Do not disturb, silence mode, turned off notifications, airplane mode all these are my everyday go-to. I dread phone calls, whenever my phone rings I pray it is one of the only five people I literally constantly talk to. And if it is my turn to make a call, I go heights to avoid it but some calls are inevitable and need to happen.
In today’s world of texting, emails and tweets, the voice function on our phones might be one of the least important and used. For some people, it is no big deal to pick up the phone and make a call, but for others even receiving one feels like an extreme sport. You rehearse the conversation to be held, you dial with shaky hands, you get a panicky feeling in your chest when you hear a ring on the other end. To some, the fear might be with some specific calls due to their importance or impact in your life but to the others, it is just the general idea of the call or even using your phone.
But why do these feelings even arise in the first place?
- You do not know what the other person is thinking
Body language, gesture, facial expressions play a great role to supplement our words during face to face conversation. During a phone call, all these cues are lost, it is more difficult to read your interlocutor and the conversation becomes more of a guessing game with no way of really understanding whether you’ve guessed right.
- Time constraints
To many of us, phone calls seem scarier than texting? After all, a typed message is also lacking those non-verbal cues. With written communication, at least, you have time on your side: time to gather your thoughts, time to edit, time to reconsider before hitting send. The phone gives you no such luxuries, meaning that until you hang up, you’re thinking on your feet and that every word is more of a gamble. Pauses feel heavier, too; in person, you can see when someone is thinking, or when they’re distracted. But over the phone, especially for the anxiety-prone, every silence can be a sign that things are going awry.

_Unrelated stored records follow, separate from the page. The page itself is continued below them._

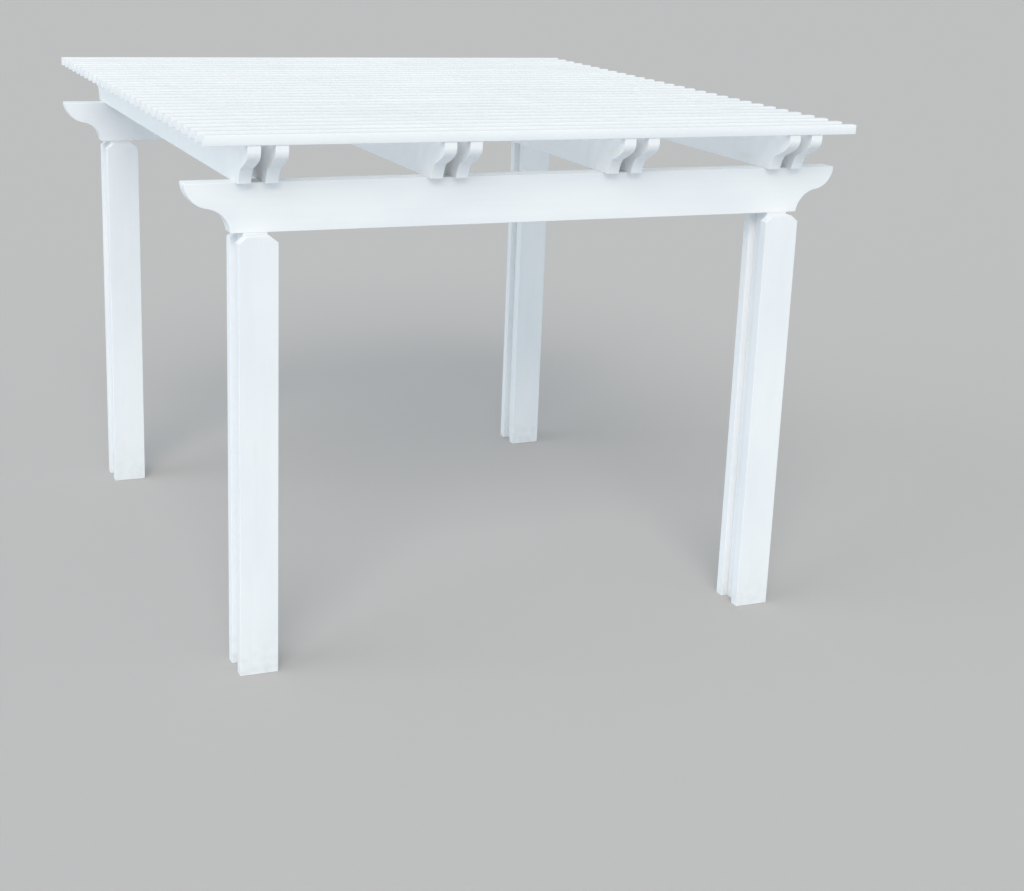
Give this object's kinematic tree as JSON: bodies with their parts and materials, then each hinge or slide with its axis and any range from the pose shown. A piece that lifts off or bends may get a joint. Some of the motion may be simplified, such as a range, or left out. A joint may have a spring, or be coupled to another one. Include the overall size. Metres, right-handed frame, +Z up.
{
  "type": "pergola",
  "caption": "Open garden pergola of white painted timber: four built-up posts, beams with scrolled ends, paired rafters and a flat roof of closely spaced slats.",
  "frame": {"origin": "on the ground at the centre of the plan, below the middle of the roof", "axes": "+X to the right along the beams and slats, +Y from the front to the rear along the rafters, +Z up; the front faces -Y"},
  "size_m": [3.332, 3.538, 2.573],
  "materials": {
    "post_paint": "satin white paint on timber",
    "beam_paint": "satin white paint on timber",
    "rafter_paint": "satin white paint on timber",
    "slat_paint": "satin white paint on timber"
  },
  "bodies": {
    "root": {"front_left_post_core": "post_paint", "front_left_post_front_board": "post_paint", "front_left_post_rear_board": "post_paint", "front_right_post_core": "post_paint", "front_right_post_front_board": "post_paint", "front_right_post_rear_board": "post_paint", "rear_left_post_core": "post_paint", "rear_left_post_front_board": "post_paint", "rear_left_post_rear_board": "post_paint", "rear_right_post_core": "post_paint", "rear_right_post_front_board": "post_paint", "rear_right_post_rear_board": "post_paint", "front_beam": "beam_paint", "rear_beam": "beam_paint", "left_rafter_left_plank": "rafter_paint", "left_rafter_right_plank": "rafter_paint", "centre_left_rafter_left_plank": "rafter_paint", "centre_left_rafter_right_plank": "rafter_paint", "centre_right_rafter_left_plank": "rafter_paint", "centre_right_rafter_right_plank": "rafter_paint", "right_rafter_left_plank": "rafter_paint", "right_rafter_right_plank": "rafter_paint", "roof_slats_01": "slat_paint", "roof_slats_02": "slat_paint", "roof_slats_03": "slat_paint", "roof_slats_04": "slat_paint", "roof_slats_05": "slat_paint", "roof_slats_06": "slat_paint", "roof_slats_07": "slat_paint", "roof_slats_08": "slat_paint", "roof_slats_09": "slat_paint", "roof_slats_10": "slat_paint"}
  },
  "joints": []
}
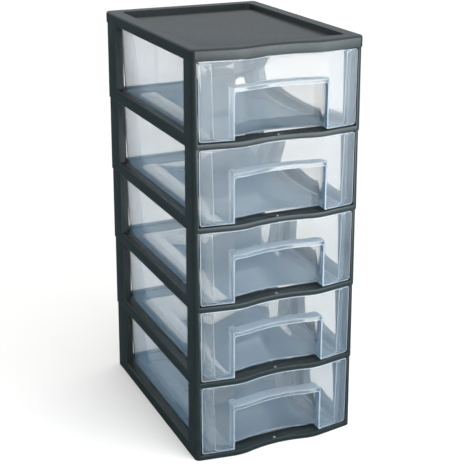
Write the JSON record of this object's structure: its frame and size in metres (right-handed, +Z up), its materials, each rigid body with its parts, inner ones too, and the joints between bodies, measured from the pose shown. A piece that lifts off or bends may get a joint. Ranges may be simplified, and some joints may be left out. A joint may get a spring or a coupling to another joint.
{
  "type": "plastic drawer tower",
  "caption": "Free-standing tower of clear plastic drawers with wavy fronts and finger pulls, each sliding on the shelf of an open-sided dark plastic frame under a tray-topped cover.",
  "frame": {"origin": "middle of the tower's footprint, on the surface that it stands on", "axes": "+Z up along the tower's height, -Y the way the drawers open, +X to the right for someone who faces the drawers"},
  "size_m": [0.28, 0.39, 0.6605],
  "materials": {
    "frame_plastic": "satin moulded polypropylene, dark anthracite",
    "clear_plastic": "clear moulded plastic with a faint blue-grey tint"
  },
  "bodies": {
    "frame": {"top_cover": "frame_plastic", "frame_level_1": "frame_plastic", "frame_level_2": "frame_plastic", "frame_level_3": "frame_plastic", "frame_level_4": "frame_plastic", "frame_level_5": "frame_plastic"},
    "drawer_1": {"drawer_1": "clear_plastic"},
    "drawer_2": {"drawer_2": "clear_plastic"},
    "drawer_3": {"drawer_3": "clear_plastic"},
    "drawer_4": {"drawer_4": "clear_plastic"},
    "drawer_5": {"drawer_5": "clear_plastic"}
  },
  "joints": [
    {"name": "drawer_1_slide", "type": "slide", "parent": "frame", "child": "drawer_1", "axis": [0, -1, 0], "range_m": [0, 0.3]},
    {"name": "drawer_2_slide", "type": "slide", "parent": "frame", "child": "drawer_2", "axis": [0, -1, 0], "range_m": [0, 0.3]},
    {"name": "drawer_3_slide", "type": "slide", "parent": "frame", "child": "drawer_3", "axis": [0, -1, 0], "range_m": [0, 0.3]},
    {"name": "drawer_4_slide", "type": "slide", "parent": "frame", "child": "drawer_4", "axis": [0, -1, 0], "range_m": [0, 0.3]},
    {"name": "drawer_5_slide", "type": "slide", "parent": "frame", "child": "drawer_5", "axis": [0, -1, 0], "range_m": [0, 0.3]}
  ]
}
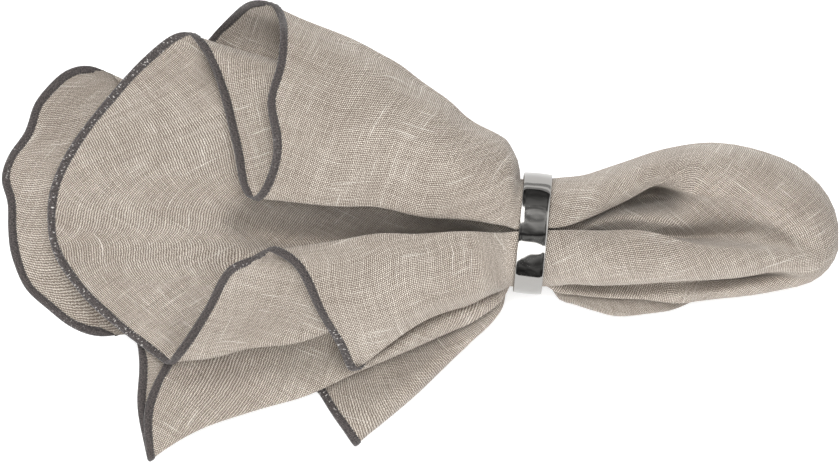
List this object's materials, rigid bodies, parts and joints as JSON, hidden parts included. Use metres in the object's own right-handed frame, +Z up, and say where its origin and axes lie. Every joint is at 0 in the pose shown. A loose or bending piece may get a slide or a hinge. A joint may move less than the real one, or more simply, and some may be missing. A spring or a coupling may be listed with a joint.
{
  "type": "linen napkin in a ring",
  "caption": "Square linen table napkin gathered by its middle through a polished metal ring, its hem spread in ruffled folds, lying flat",
  "frame": {"origin": "on the surface that the napkin lies on, under the middle of the whole", "axes": "+X from the hem towards the puffed middle of the cloth, +Y across it, +Z up"},
  "size_m": [0.3096, 0.1705, 0.045],
  "materials": {
    "linen": "natural greige linen, plain weave with slubs, dark grey overlocked edge",
    "metal": "polished"
  },
  "bodies": {
    "root": {"napkin": "linen", "ring": "metal"}
  },
  "joints": []
}
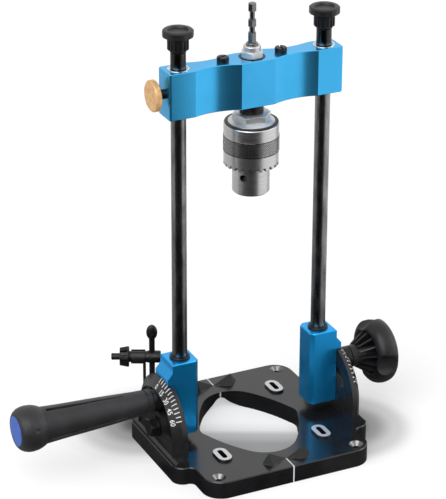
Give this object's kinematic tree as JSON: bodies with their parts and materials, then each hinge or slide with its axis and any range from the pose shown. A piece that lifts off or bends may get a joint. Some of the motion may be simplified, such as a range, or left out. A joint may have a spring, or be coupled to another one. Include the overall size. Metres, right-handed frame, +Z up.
{
  "type": "portable drill guide",
  "caption": "Tilting drill guide: a flat open base with graduated side plates carries two posts, on which a bar slides with a ball-borne spindle, hexagonal drive shank and keyed chuck.",
  "frame": {"origin": "centre of the corner screw pattern at the underside of the base, on the drilling axis", "axes": "+Z up along the posts, +X to the star knob, -Y to the front, the side the posts tilt towards"},
  "size_m": [0.3485, 0.171, 0.3961],
  "materials": {
    "dark_steel": "black oxide",
    "cast_black": "matte fine grain",
    "bearing_steel": "ground",
    "chuck_steel": "turned",
    "spindle_steel": "turned, bright",
    "key_steel": "satin",
    "steel": "satin",
    "blue_anodised": "fine blasted, anodised",
    "collar_steel": "turned",
    "cap_blue": "satin",
    "grip_rubber": "matte",
    "holder_plastic": "matte",
    "lock_brass": "matte",
    "bush_steel": "turned",
    "knob_plastic": "matte",
    "post_steel": "ground, dark",
    "ring_black": "satin",
    "scale_black": "matte"
  },
  "bodies": {
    "base": {"base_plate": "cast_black", "sector_left": "scale_black", "sector_right": "scale_black", "sector_screws": "steel", "key_holder": "holder_plastic", "key_holder_screw": "dark_steel", "chuck_key_body": "key_steel", "chuck_key_bar": "key_steel"},
    "frame": {"post_block_left": "blue_anodised", "post_block_right": "blue_anodised", "post_left": "post_steel", "post_right": "post_steel", "post_ring_left": "ring_black", "post_ring_right": "ring_black", "post_grub_screw_left": "dark_steel", "post_grub_screw_right": "dark_steel", "pivot_bolt_left": "dark_steel", "pivot_bolt_right": "dark_steel", "pivot_washer_left": "dark_steel", "pivot_washer_right": "dark_steel"},
    "carriage": {"crossbar": "blue_anodised", "post_bush_left": "bush_steel", "post_bush_right": "bush_steel", "bar_screws": "dark_steel", "bearing_outer_lower": "bearing_steel", "bearing_outer_upper": "bearing_steel"},
    "spindle": {"spindle": "spindle_steel", "spindle_lock_nut": "spindle_steel", "spindle_spacer": "ring_black", "bearing_inner_lower": "bearing_steel", "bearing_inner_upper": "bearing_steel", "chuck_flange_nut": "spindle_steel", "chuck_body": "chuck_steel"},
    "sleeve": {"chuck_sleeve": "chuck_steel", "chuck_split_nut": "steel"},
    "jaw_1": {"chuck_jaw_1": "chuck_steel"},
    "jaw_2": {"chuck_jaw_2": "chuck_steel"},
    "jaw_3": {"chuck_jaw_3": "chuck_steel"},
    "side_handle": {"handle_collar": "collar_steel", "handle_stud": "steel", "handle_grip": "grip_rubber", "handle_end_cap": "cap_blue"},
    "star_clamp": {"star_collar": "collar_steel", "star_knob_stud": "steel", "star_knob": "knob_plastic"},
    "slide_lock": {"lock_screw": "lock_brass"},
    "knob_left": {"post_knob_left": "knob_plastic", "post_knob_stud_left": "steel"},
    "knob_right": {"post_knob_right": "knob_plastic", "post_knob_stud_right": "steel"}
  },
  "joints": [
    {"name": "tilt", "type": "hinge", "parent": "base", "child": "frame", "pos_m": [0, 0, 0.0316], "axis": [1, 0, 0], "range_deg": [0, 60]},
    {"name": "carriage_slide", "type": "slide", "parent": "frame", "child": "carriage", "axis": [0, 0, -1], "range_m": [-0.0145, 0.2162]},
    {"name": "spindle_spin", "type": "hinge", "parent": "carriage", "child": "spindle", "pos_m": [0, 0, 0.331], "axis": [0, 0, 1], "continuous": true},
    {"name": "sleeve_turn", "type": "hinge", "parent": "spindle", "child": "sleeve", "pos_m": [0, 0, 0.265], "axis": [0, 0, 1], "range_deg": [0, 3680]},
    {"name": "jaw_1_slide", "type": "slide", "parent": "spindle", "child": "jaw_1", "axis": [-0.0383, 0.2217, -0.9744], "range_m": [0, 0.0256]},
    {"name": "jaw_2_slide", "type": "slide", "parent": "spindle", "child": "jaw_2", "axis": [-0.1728, -0.144, -0.9744], "range_m": [0, 0.0256]},
    {"name": "jaw_3_slide", "type": "slide", "parent": "spindle", "child": "jaw_3", "axis": [0.2111, -0.0777, -0.9744], "range_m": [0, 0.0256]},
    {"name": "handle_turn", "type": "hinge", "parent": "frame", "child": "side_handle", "pos_m": [-0.12, 0, 0.0567], "axis": [-1, 0, 0], "range_deg": [0, 360]},
    {"name": "star_knob_turn", "type": "hinge", "parent": "frame", "child": "star_clamp", "pos_m": [0.12, 0, 0.0567], "axis": [1, 0, 0], "range_deg": [0, 360]},
    {"name": "slide_lock_turn", "type": "hinge", "parent": "carriage", "child": "slide_lock", "pos_m": [-0.085, 0, 0.331], "axis": [-1, 0, 0], "range_deg": [0, 360]},
    {"name": "post_knob_left_turn", "type": "hinge", "parent": "frame", "child": "knob_left", "pos_m": [-0.0653, 0, 0.37], "axis": [0, 0, 1], "range_deg": [0, 360]},
    {"name": "post_knob_right_turn", "type": "hinge", "parent": "frame", "child": "knob_right", "pos_m": [0.0653, 0, 0.37], "axis": [0, 0, 1], "range_deg": [0, 360]}
  ],
  "couplings": [
    {"joint": "jaw_1_slide", "follows": "sleeve_turn", "m_per_rad": 0.00039789},
    {"joint": "jaw_2_slide", "follows": "sleeve_turn", "m_per_rad": 0.00039789},
    {"joint": "jaw_3_slide", "follows": "sleeve_turn", "m_per_rad": 0.00039789}
  ]
}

- Fear of receiving upsetting news
Since I moved for college I developed this weird attachment to my phone. It is the only way to connect with my loved ones but also I do not like them calling me randomly, maybe because of past experiences I attach to those random calls. Calls are important; you get to catch up with people and stay informed about their lives. But if I cannot predict the reason for the call, either my heart will skip a beat or I will feel like it is an infringement on my personal space. It is not always easy to reconnect easily for everyone.
- Just simple lack of practice
Most of us young people, we have mastered the art of texting but lack those communication skills when it comes to calls. Talking face-to-face may be intuitive, but talking on the phone requires an understanding of a subtler etiquette: breaking a phone call down into its parts, and you have to know how to gracefully segue from the greeting into the next phase, when to pause, when to jump in, how to wind things down. It’s something that takes practice.
So how do you get over it?
There a few techniques on how to cope, check out for number 3 it is my personal favourite.
Before making and receiving calls, put a smile on your face. I know this may sound silly, but it helps you to relax and conveys a sense of pleasantness to the person you’re speaking with.
Doing a bit of preparation before making a call, does help and you do not feel caught off guard and are more confident but always remember not to overdo it. A few notes taking using postcards comes in handy.
- Warm-up and practise making calls
As I mentioned at the beginning of the article, I have exactly 5 people whom I am always comfortable talking to. With the lockdown and everything moving virtual the number of calls we make has increased and became more inevitable. Every time I had to make a call I would ca start by calling one of these people and engage in a short pleasant conversation just to take the pressure off and visualize success in a call.
- Do not overthink it
This one is easier said than done. But if someone says “no” or turns down a request, realize that it could be for many reasons that have nothing to do with you. Try not to read too much into someone else’s actions.
Phone anxiety is difficult but can be overcome. One may find it helpful to explain the nature of the phobia to friends so that a failure to respond to messages and calls is not misinterpreted as rudeness or an unwillingness to communicate. Your fear of making and receiving phone calls may extend into other areas of your life and that you have fears of social interaction in general, it might be helpful to consult a mental health professional.